• **Data excerpt**:

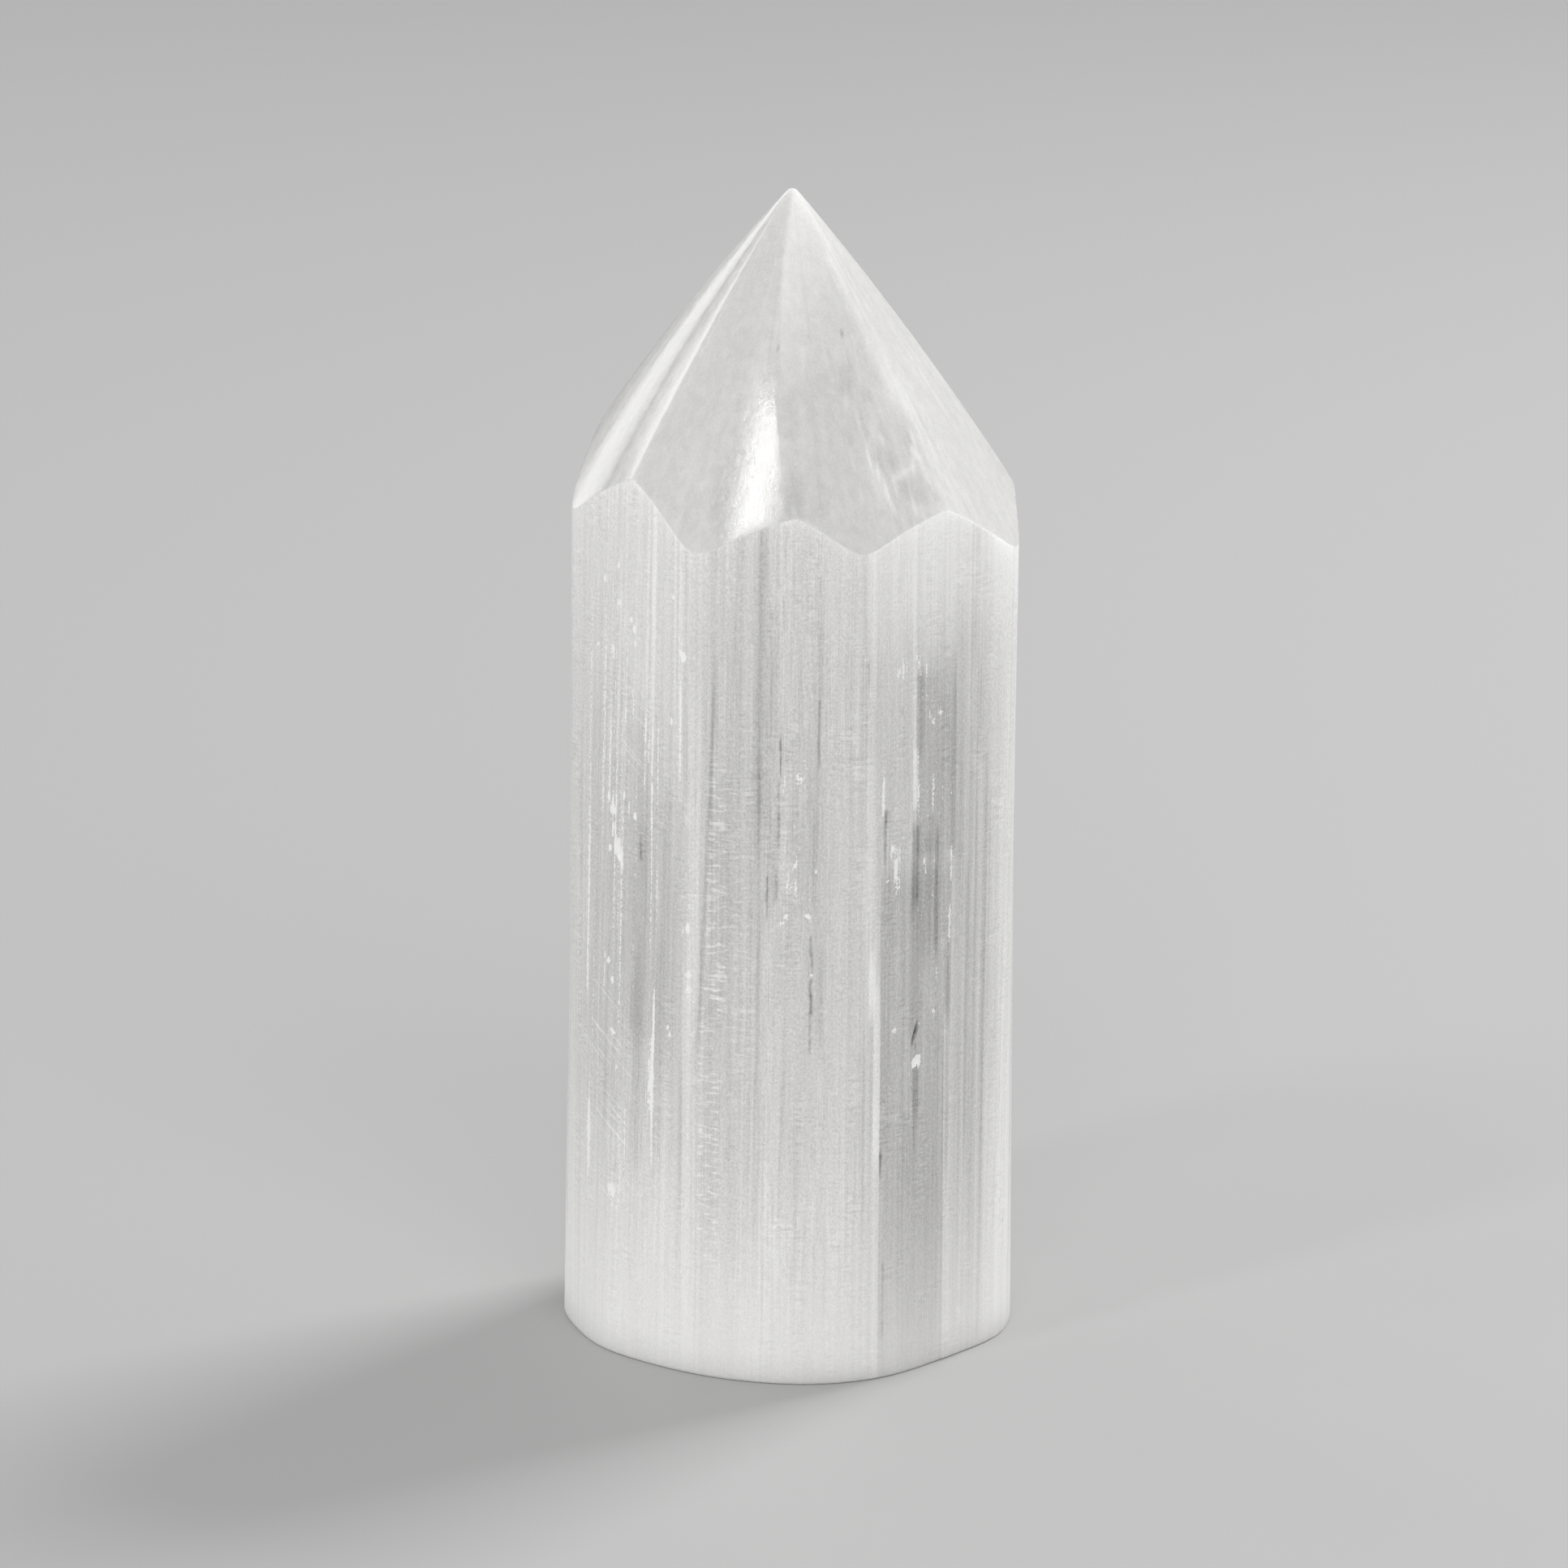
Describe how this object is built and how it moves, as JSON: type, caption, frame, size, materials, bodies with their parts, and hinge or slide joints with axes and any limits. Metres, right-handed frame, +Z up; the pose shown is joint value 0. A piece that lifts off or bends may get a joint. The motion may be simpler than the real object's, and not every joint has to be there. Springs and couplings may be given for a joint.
{
  "type": "selenite point",
  "caption": "Upright satin-white selenite point with a flat sawn base, a fibrous rod and a polished faceted tip.",
  "frame": {"origin": "middle of the flat base", "axes": "+Z up along the rod to the tip, -Y the front that the picture shows, +X to its right"},
  "size_m": [0.039, 0.04, 0.1],
  "materials": {
    "satin_gypsum": "satin white fibrous gypsum, translucent, polished on the tip and fine-sanded on the rod"
  },
  "bodies": {
    "root": {"selenite_point": "satin_gypsum"}
  },
  "joints": []
}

• **Written request**: Reproduce the data shown above exactly.

• **Output below**:
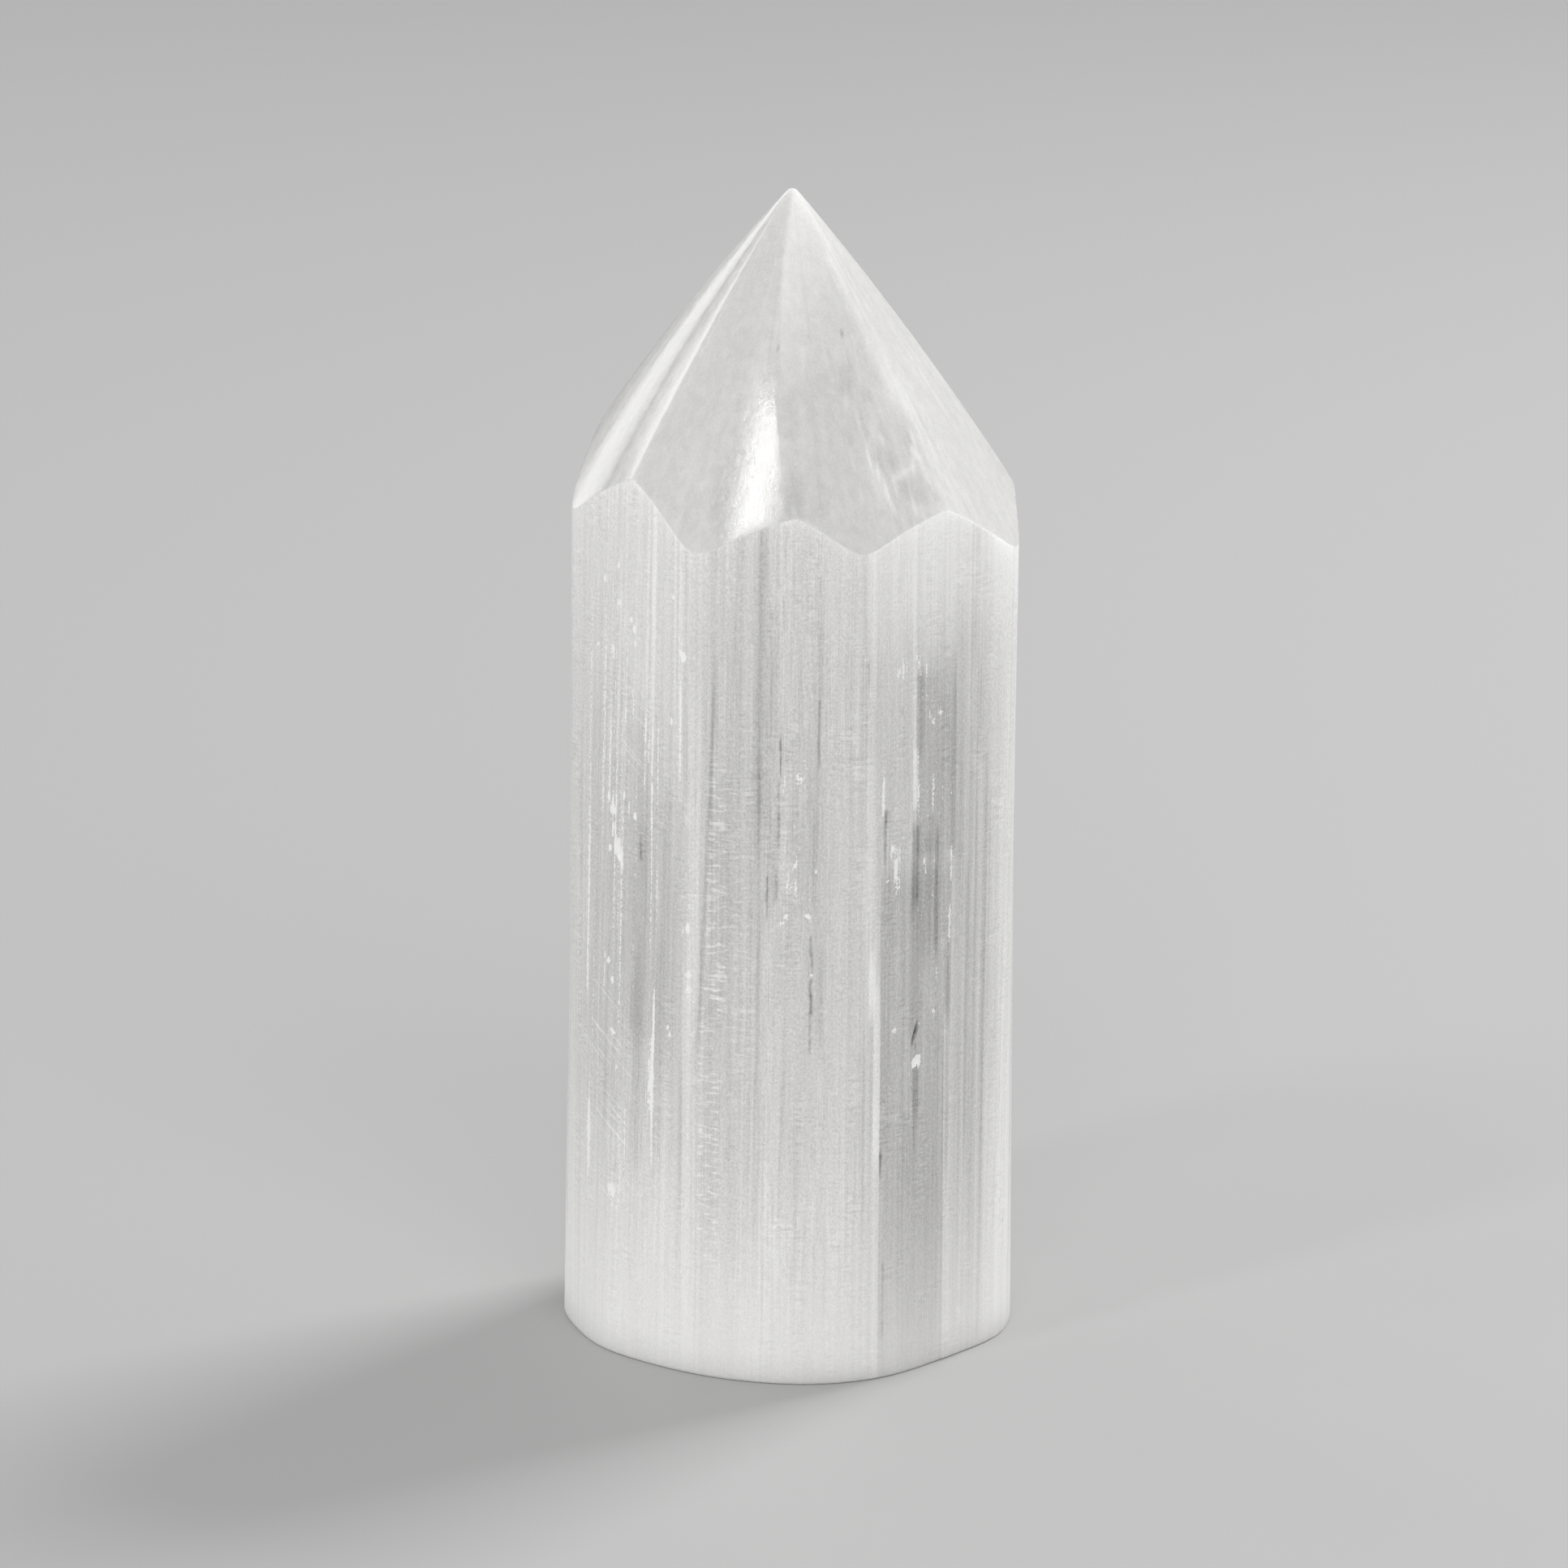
Describe how this object is built and how it moves, as JSON: type, caption, frame, size, materials, bodies with their parts, and hinge or slide joints with axes and any limits. Metres, right-handed frame, +Z up; the pose shown is joint value 0. A piece that lifts off or bends may get a joint. The motion may be simpler than the real object's, and not every joint has to be there. Springs and couplings may be given for a joint.
{
  "type": "selenite point",
  "caption": "Upright satin-white selenite point with a flat sawn base, a fibrous rod and a polished faceted tip.",
  "frame": {"origin": "middle of the flat base", "axes": "+Z up along the rod to the tip, -Y the front that the picture shows, +X to its right"},
  "size_m": [0.039, 0.04, 0.1],
  "materials": {
    "satin_gypsum": "satin white fibrous gypsum, translucent, polished on the tip and fine-sanded on the rod"
  },
  "bodies": {
    "root": {"selenite_point": "satin_gypsum"}
  },
  "joints": []
}